While you're at it, why not get in touch with some other
government agencies, such as Business Link or UKTI.
Consideration of the Big Change
Thinking that your new choice of location will be overwhelmingly different is often unfounded. Indeed, many places aren't just a different country, but a different world – not many though. Generally, however, the nuts and bolts of business are unchanging and invariable. Don't think of it as a foreign market – there isn't much foreign about consumer patterns or spending. But you do, however, have to know what you're doing. Research thoroughly, because otherwise, you could end up losing quite a sum of money.
If you're going it alone, owning all your foreign business without the help which, say, a Joint Venture would provide, then you need to make local contacts. And fast. Building relationships with advisers, or those in the profession of law or finance, are invaluable to make. They in turn will be able to refer you to their local contacts and partners, and before you know it, you've got a network of knowledgeable experts at your disposal.
This growing network will be able to help you overcome many cultural and protocolic issues, from language barriers to understanding regulation.
Never assume your product or service will instantly take off. Indeed, if your product or service is based on novelty, gimmick or a national virtue, you have to decide whether it will sell on the same merits, or if you have to adapt it for a new market. No consideration whatsoever though, could prove fatal. It's all about investigation and research – have you got something of interest? Have you got something adaptable, if necessary?
Remain conscious of your IP, trademarks and copyrights – ensure they are all registered in the country you are relocating to.

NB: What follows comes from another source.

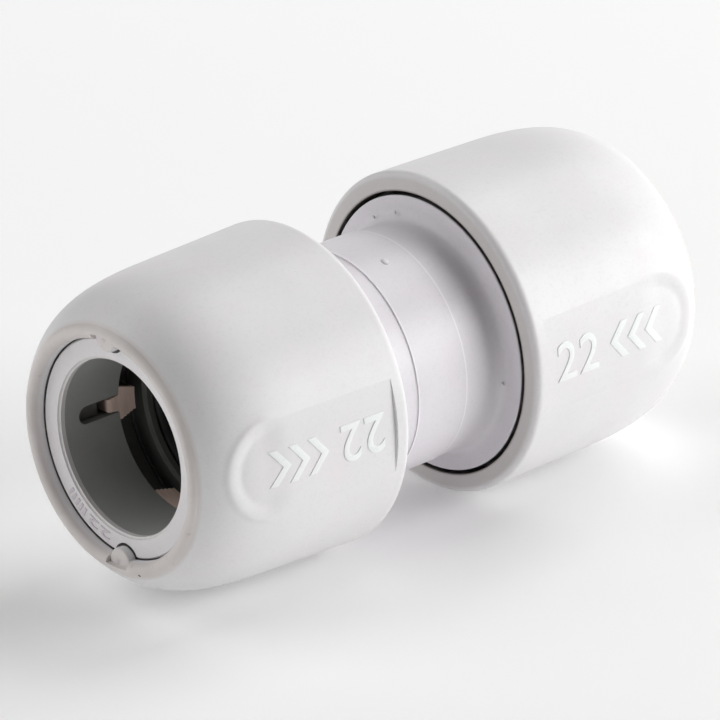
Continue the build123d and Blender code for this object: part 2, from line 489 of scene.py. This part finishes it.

To say that IP laws and enforcement varies from country to country is a lazy truism – for instance, there is obviously a big emphasis on it in the USA, and conversely, it could be prone to corruption in China. It's important to know the laws, but it's also important to know how easily those laws are manipulated or not enforced.
Protect yourself at the earliest stage possible.
Drawing up contracts with locally implementable arbitration clauses could save you time and money if any disputes should arise. It's the best way to avoid the quagmire of a lengthy court battle: cost-effective, swift, and not made public.